Оболенская – не исключение, напротив, яркое подтверждение цветаевской мысли, образным выражением которой стала самая известная ее работа – автопортрет в красном платье на фоне коктебельского пейзажа. Один из первых ее мемуарных опытов также относится именно к Волошину. В 1933 году по просьбе его вдовы, Марии Степановны, она сделала выписки из своих дневников о пребывании в Коктебеле, сопроводив их небольшим комментарием[3]. Текст, хотя и отличается хроникальной точностью, выглядит довольно скромно, оставляя вне портретной характеристики саму мемуаристку. То ли сказалась свойственная ей сдержанность, то ли слишком тяжелы были недавние утраты и срок для воспоминаний еще не наступил. Конечно, жаль.

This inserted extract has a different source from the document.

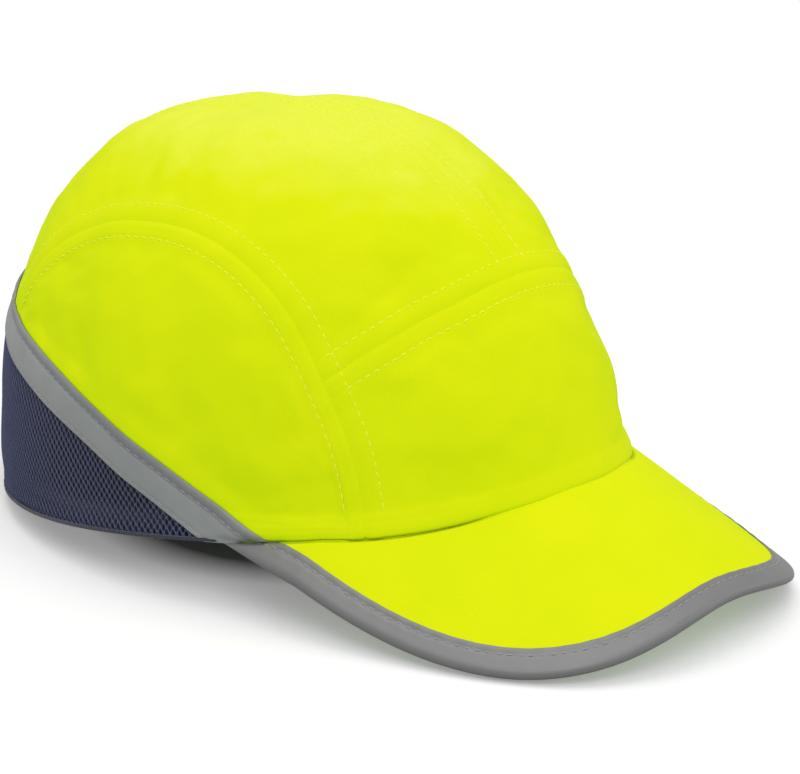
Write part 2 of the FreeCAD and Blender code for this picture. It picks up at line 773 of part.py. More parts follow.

А потому и стоит прочесть эти отношения заново, благо их письменных и рисованных «свидетелей» в архиве Оболенской предостаточно.

Что же касается дневников и переписки (около тысячи писем!) Оболенской и Кандаурова, охватывающих период с 1913 по 1930 год, то их действительно можно считать классическим эпистолярным романом, традиционной love story, развивающейся по всем канонам жанра. Судьбы героев, творческие и личные отношения представляют в этом «романе» главный сюжет, но сквозь него неизбежно просматривается картина времени, поскольку контуры и параметры частной жизни определяются импульсами, идущими извне.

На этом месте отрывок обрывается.